Your goal: Everything from the first line down to the line containing "from mathutils import Matrix, Vector" should be reproduced exactly; please include nothing else.
++++ Source material
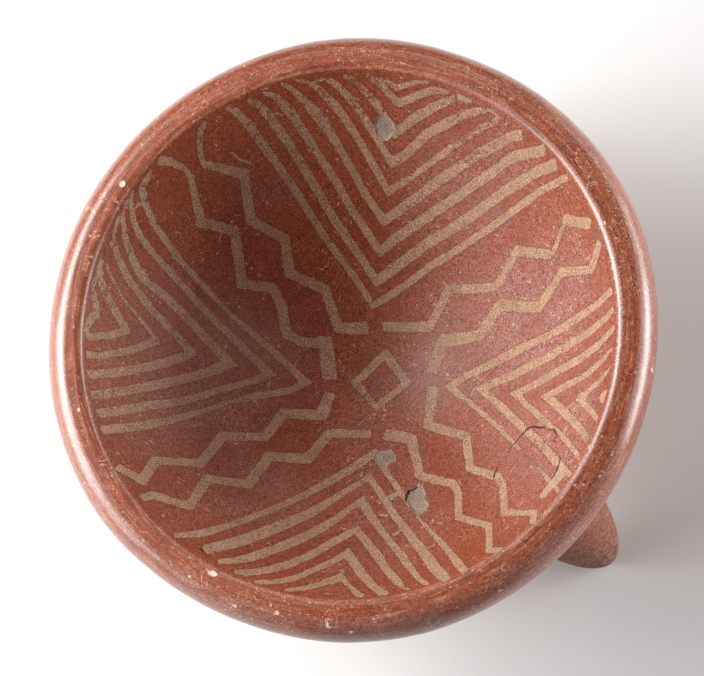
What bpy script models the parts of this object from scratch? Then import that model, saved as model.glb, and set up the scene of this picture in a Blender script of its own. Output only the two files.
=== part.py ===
# Tripod bowl of fired clay, one piece: a deep bowl with a rolled lip, standing on three splayed legs.
# Metres, +Z up. The origin is on the floor under the middle of the bowl, and one leg points to -Y.

import math

import bmesh
import bpy
import numpy as np
from mathutils import Matrix, Vector

# Driving sizes, in metres, degrees or plain ratios
RIM_DIAMETER = 0.260        # across the lip at its widest line
RIM_LINE_HEIGHT = 0.126     # from the floor up to that widest line
LIP_REACH = 0.010           # how far the rolled lip stands out from its own middle
LIP_RISE = 0.0108           # from the widest line up to the lip's top
LIP_DROP = 0.0086           # from the widest line down to the lip's underside
NECK_LENGTH = 0.009         # height of the hollow curve that joins the lip's underside to the wall
BEAD_INSET = 0.0149         # from the widest line in to the small bead that edges the inside
BEAD_RADIUS = 0.0013        # rounding of that bead
BEAD_STEP = 0.0015          # how far the bead stands above the lip's top
GROOVE_DEPTH = 0.0006       # how far the groove between lip and bead lies below the lip's top
CAVITY_DEPTH = 0.0959       # from the bead's top down to the middle of the inside
CAVITY_FULLNESS = 2.05      # power of the inside curve: 2 is a parabola, more is a fuller bowl
WALL = 0.008                # thickness of the wall, square to its surface
LEG_COUNT = 3
LEG_SPREAD = 0.1191         # from the bowl's middle line out to each leg's tip
LEG_SPLAY = 25.0            # lean of each leg, outwards from upright
LEG_RADIUS = 0.022          # half the thickness of a leg at its root
LEG_BLUNTNESS = 0.55        # power of the leg's outline: lower is blunter at the tip
FOOT_WEAR = 0.0012          # how much of each tip is worn away flat where it stands
FRONT_LEG = -90.0           # direction of the first leg, from +X

# Unevenness left by the hand: lobes round the rim, height of each wave, turn of its crest
RIM_WAVES = ((3, 0.0003, -118.0), (4, 0.0004, -117.0), (6, 0.0002, 161.0))

# How finely the round forms are cut into facets
STEPS_ROUND = 72
STEPS_CAVITY = 11
STEPS_WALL = 10
STEPS_LIP = 9
STEPS_BEAD = 4
STEPS_NECK = 3
LEG_STEPS_ROUND = 24
LEG_STEPS_LONG = 9
FINE_STEPS = 200

# Sizes that follow from the ones above
RIM_RADIUS = RIM_DIAMETER / 2
LIP_MIDDLE = RIM_RADIUS - LIP_REACH
LIP_TOP = RIM_LINE_HEIGHT + LIP_RISE
LIP_UNDERSIDE = RIM_LINE_HEIGHT - LIP_DROP
BEAD_MIDDLE = RIM_RADIUS - BEAD_INSET
BEAD_TOP = LIP_TOP + BEAD_STEP
MOUTH_RADIUS = BEAD_MIDDLE - BEAD_RADIUS
MOUTH_HEIGHT = BEAD_TOP - BEAD_RADIUS
CAVITY_BOTTOM = BEAD_TOP - CAVITY_DEPTH
CAVITY_RISE = MOUTH_HEIGHT - CAVITY_BOTTOM

CLAY_RED = (0.29, 0.075, 0.04, 1.0)


def clear_scene():
    for old in list(bpy.data.objects):
        bpy.data.objects.remove(old, do_unlink=True)


def inside_height(radius):
    """Height of the bowl's inner surface at a distance from its middle line."""
    return CAVITY_BOTTOM + CAVITY_RISE * (radius / MOUTH_RADIUS) ** CAVITY_FULLNESS


def inside_slope(radius):
    """Steepness of the inner surface there."""
    return CAVITY_RISE * CAVITY_FULLNESS / MOUTH_RADIUS * (radius / MOUTH_RADIUS) ** (CAVITY_FULLNESS - 1)


def wall_point(radius, depth):
    """The point this deep in the wall, square behind the inner surface at that radius."""
    lean = math.atan(inside_slope(radius))
    return radius + depth * math.sin(lean), inside_height(radius) - depth * math.cos(lean)


def wall_curve(depth, steps):
    """Points from the middle line up to the mouth, following the wall at one depth."""
    return [wall_point(MOUTH_RADIUS * step / steps, depth) for step in range(steps + 1)]


def wall_radius(height, depth):
    """Distance from the middle line to the wall, at one depth in it and one height."""
    curve = np.array(wall_curve(depth, FINE_STEPS))
    return float(np.interp(height, curve[:, 1], curve[:, 0]))


def arc(centre, reach, rise, start, end, steps):
    """Points along part of an ellipse, from one angle in degrees to another."""
    angles = np.radians(np.linspace(start, end, steps + 1))
    return [(centre[0] + reach * math.cos(a), centre[1] + rise * math.sin(a)) for a in angles]


def neck_curve(start, corner, end, steps):
    """A hollow curve that leaves start towards corner and arrives at end."""
    points = []
    for step in range(1, steps):
        t = step / steps
        blend = [(1 - t) ** 2 * a + 2 * t * (1 - t) * b + t ** 2 * c for a, b, c in zip(start, corner, end)]
        points.append(tuple(blend))
    return points


def outer_outline():
    """The outside, from under the middle up the wall, round the lip and over the bead to the mouth."""
    neck_start = LIP_UNDERSIDE - NECK_LENGTH
    levels = np.linspace(0, 1, STEPS_WALL + 1)
    foot_of_neck = wall_radius(neck_start, WALL)
    curve = np.array(wall_curve(WALL, FINE_STEPS))
    radii = foot_of_neck * levels
    wall = [(float(r), float(np.interp(r, curve[:, 0], curve[:, 1]))) for r in radii]
    underside = arc((LIP_MIDDLE, RIM_LINE_HEIGHT), LIP_REACH, LIP_DROP, -75, 0, STEPS_LIP // 3)
    neck = neck_curve(wall[-1], (wall_radius(LIP_UNDERSIDE, WALL), LIP_UNDERSIDE), underside[0], STEPS_NECK)
    shoulder = arc((LIP_MIDDLE, RIM_LINE_HEIGHT), LIP_REACH, LIP_RISE, 0, 78, STEPS_LIP - STEPS_LIP // 3)
    groove_radius = (LIP_MIDDLE + BEAD_MIDDLE + BEAD_RADIUS) / 2
    groove = [(groove_radius, LIP_TOP - GROOVE_DEPTH)]
    bead = arc((BEAD_MIDDLE, BEAD_TOP - BEAD_RADIUS), BEAD_RADIUS, BEAD_RADIUS, 15, 180, STEPS_BEAD)
    return wall + neck + underside + shoulder[1:] + groove + bead


def inner_outline():
    """The inside, from the mouth down to the middle."""
    radii = MOUTH_RADIUS * np.linspace(1, 0, STEPS_CAVITY + 1)
    return [(float(r), inside_height(r)) for r in radii[1:]]


def turned(name, outline, steps=STEPS_ROUND):
    """A closed solid made by turning an outline about the upright middle line."""
    shape = bmesh.new()
    points = [shape.verts.new((max(r, 0.0), 0.0, z)) for r, z in outline]
    edges = [shape.edges.new(pair) for pair in zip(points, points[1:])]
    bmesh.ops.spin(shape, geom=points + edges, cent=(0, 0, 0), axis=(0, 0, 1), angle=math.tau,
                   steps=steps, use_merge=True)
    bmesh.ops.remove_doubles(shape, verts=shape.verts, dist=1e-6)
    bmesh.ops.recalc_face_normals(shape, faces=shape.faces)
    mesh = bpy.data.meshes.new(name)
    shape.to_mesh(mesh)
    shape.free()
    solid = bpy.data.objects.new(name, mesh)
    bpy.context.scene.collection.objects.link(solid)
    return solid


def uneven_by_hand(solid):
    """Moves each point a little in or out, as the potter's hand left it, then centres the rim."""
    for point in solid.data.vertices:
        place = point.co
        angle = math.atan2(place.y, place.x)
        wave = sum(height * math.cos(lobes * (angle - math.radians(turn)))
                   for lobes, height, turn in RIM_WAVES)
        radius = math.hypot(place.x, place.y)
        if radius > 0:
            share = 1 + wave * min(radius / RIM_RADIUS, 1) / radius
            place.x *= share
            place.y *= share
    corners = [point.co.copy() for point in solid.data.vertices]
    middle = [(min(c[i] for c in corners) + max(c[i] for c in corners)) / 2 for i in (0, 1)]
    solid.data.transform(Matrix.Translation((-middle[0], -middle[1], 0)))


def leg_length():
    """Distance along a leg from its tip to the outside of the wall."""
    lean = math.radians(LEG_SPLAY)
    for step in range(FINE_STEPS):
        along = RIM_LINE_HEIGHT * step / FINE_STEPS / math.cos(lean)
        height = along * math.cos(lean)
        if wall_radius(height, WALL) > LEG_SPREAD - along * math.sin(lean):
            return along
    return RIM_LINE_HEIGHT


def leg_outline():
    """A bullet: round at the tip, thickening to the root, and running on into the wall."""
    length = leg_length()
    fractions = np.linspace(0, 1, LEG_STEPS_LONG + 1) ** 1.6
    points = [(LEG_RADIUS * (1 - (1 - f) ** 2) ** LEG_BLUNTNESS, length * f) for f in fractions]
    sunk = length + 1.2 * LEG_RADIUS
    return points + [(LEG_RADIUS, sunk), (0.0, sunk)]


def leg(number):
    """One leg, tipped outwards, its tip a little under the floor where the wear will cut it."""
    outline = leg_outline()
    solid = turned(f"leg_form_{number}", outline, LEG_STEPS_ROUND)
    lean = Matrix.Rotation(math.radians(-LEG_SPLAY), 4, "Y")
    turn = Matrix.Rotation(math.radians(FRONT_LEG + 360 / LEG_COUNT * number), 4, "Z")
    stand = Matrix.Translation((LEG_SPREAD, 0, -FOOT_WEAR))
    solid.data.transform(turn @ stand @ lean)
    return solid


def floor_form():
    """A block under the floor, which cuts the worn flats of the feet."""
    mesh = bpy.data.meshes.new("floor_form")
    shape = bmesh.new()
    bmesh.ops.create_cube(shape, size=1.0)
    shape.to_mesh(mesh)
    shape.free()
    side = 2 * RIM_DIAMETER
    depth = LEG_RADIUS
    mesh.transform(Matrix.Translation((0, 0, -depth / 2)) @ Matrix.Diagonal(Vector((side, side, depth, 1))))
    block = bpy.data.objects.new("floor_form", mesh)
    bpy.context.scene.collection.objects.link(block)
    return block


def core_form():
    """Everything inside the middle of the wall, so that a leg's root ends within the clay."""
    curve = wall_curve(WALL / 2, STEPS_WALL)
    top = BEAD_TOP + LIP_RISE
    return turned("core_form", curve + [(curve[-1][0], top), (0.0, top)])


def hide(cutter):
    cutter.hide_render = True
    cutter.display_type = "WIRE"


def combine(solid, other, operation):
    step = solid.modifiers.new(f"{operation.lower()} {other.name}", "BOOLEAN")
    step.operation = operation
    step.object = other
    step.solver = "EXACT"
    hide(other)


def fired_clay():
    material = bpy.data.materials.new("burnished_red_clay")
    material.use_nodes = True
    shader = material.node_tree.nodes["Principled BSDF"]
    shader.inputs["Base Color"].default_value = CLAY_RED
    shader.inputs["Roughness"].default_value = 0.42
    shader.inputs["Metallic"].default_value = 0.0
    return material


def main():
    clear_scene()
    bowl = turned("tripod_bowl", outer_outline() + inner_outline())
    uneven_by_hand(bowl)
    core = core_form()
    hide(core)
    for number in range(LEG_COUNT):
        limb = leg(number)
        combine(limb, core, "DIFFERENCE")
        combine(bowl, limb, "UNION")
    combine(bowl, floor_form(), "DIFFERENCE")
    bowl.data.materials.append(fired_clay())
    bowl.data.shade_smooth()
    bowl.data.set_sharp_from_angle(angle=math.radians(40))


main()
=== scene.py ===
# %% [markdown]
# # Dressing a painted tripod bowl
# The object is a deep bowl of fired red clay that stands on three splayed legs. Its inside is painted
# with a small square, four pairs of zigzags and four nests of chevrons in cream slip.
# The plain form comes from the CAD frame. Here the bowl is modelled again, fine enough to carry the
# hand-made unevenness, the old damage and the painting, and then it gets its clay, slip and paint.

# %% The frame
import math

import bpy
import numpy as np
from mathutils import Matrix, Quaternion, Vector, noise


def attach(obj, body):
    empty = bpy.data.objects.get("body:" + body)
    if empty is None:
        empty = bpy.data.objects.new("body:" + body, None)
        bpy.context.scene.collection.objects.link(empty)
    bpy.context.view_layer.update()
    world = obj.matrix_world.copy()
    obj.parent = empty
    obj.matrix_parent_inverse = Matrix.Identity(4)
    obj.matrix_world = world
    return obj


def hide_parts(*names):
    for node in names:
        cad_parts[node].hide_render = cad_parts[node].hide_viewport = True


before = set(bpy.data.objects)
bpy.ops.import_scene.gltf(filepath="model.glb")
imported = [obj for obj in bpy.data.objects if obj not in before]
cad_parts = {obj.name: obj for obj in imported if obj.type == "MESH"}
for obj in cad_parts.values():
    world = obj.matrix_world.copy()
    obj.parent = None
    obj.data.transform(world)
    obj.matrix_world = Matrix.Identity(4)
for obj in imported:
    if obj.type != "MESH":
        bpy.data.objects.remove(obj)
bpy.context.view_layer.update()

# %% [markdown]
# ## The camera
# The photograph was taken from high above the bowl, with a long lens, and the bowl was turned in the
# frame. A camera can be aimed by hand or by a Track To constraint. Here the direction and the turn
# are worked out, because both are known as angles.

# %% The camera
MM = 0.001
RIM_LINE_HEIGHT = 126 * MM          # the widest line of the lip
CAMERA_DISTANCE = 2.6
CAMERA_AZIMUTH, CAMERA_ELEVATION, CAMERA_TURN = (math.radians(a) for a in (-15.2, 74.62, -37.22))
AIM_RIGHT, AIM_UP = -0.168 * MM, -0.504 * MM
LENS, FILM_WIDTH = 316.4, 36        # in mm
SIGHT = 20                          # how far the camera sees, in metres


def direction(azimuth, elevation):
    """A direction from the bowl outwards, seen from the front at azimuth nought."""
    flat = math.cos(elevation)
    return Vector((math.sin(azimuth) * flat, -math.cos(azimuth) * flat, math.sin(elevation)))


bpy.ops.object.select_all(action="DESELECT")
bpy.ops.object.camera_add()
camera = bpy.context.object
back = direction(CAMERA_AZIMUTH, CAMERA_ELEVATION)
turned = (-back).to_track_quat("-Z", "Y") @ Quaternion((0, 0, 1), CAMERA_TURN)
camera.rotation_mode = "QUATERNION"
camera.rotation_quaternion = turned
camera.location = (Vector((0, 0, RIM_LINE_HEIGHT)) + back * CAMERA_DISTANCE
                   + turned @ Vector((AIM_RIGHT, AIM_UP, 0)))
camera.data.sensor_width, camera.data.lens, camera.data.clip_end = FILM_WIDTH, LENS, SIGHT
bpy.context.scene.camera = camera
print("camera at", [round(c, 3) for c in camera.location])

# %% [markdown]
# ## The bowl's profile
# A bowl shaped by coiling and scraping is nearly round, so it can start as a turned form. The line
# that is turned runs from the inside up to a small bead, over a groove and a heavy rolled lip, and
# down the outside. The inside is close to a parabola, and the outside follows it at the wall's
# thickness.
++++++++
Result of the task:
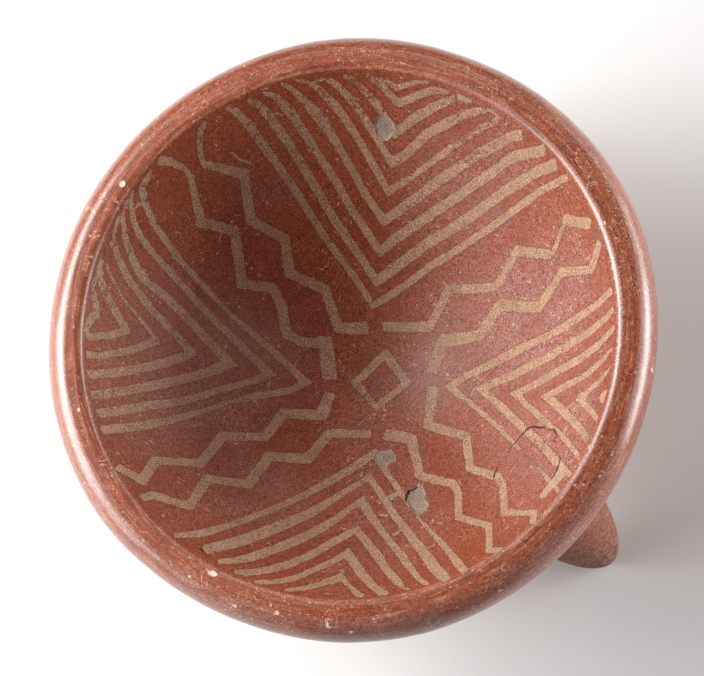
What bpy script models the parts of this object from scratch? Then import that model, saved as model.glb, and set up the scene of this picture in a Blender script of its own. Output only the two files.
=== part.py ===
# Tripod bowl of fired clay, one piece: a deep bowl with a rolled lip, standing on three splayed legs.
# Metres, +Z up. The origin is on the floor under the middle of the bowl, and one leg points to -Y.

import math

import bmesh
import bpy
import numpy as np
from mathutils import Matrix, Vector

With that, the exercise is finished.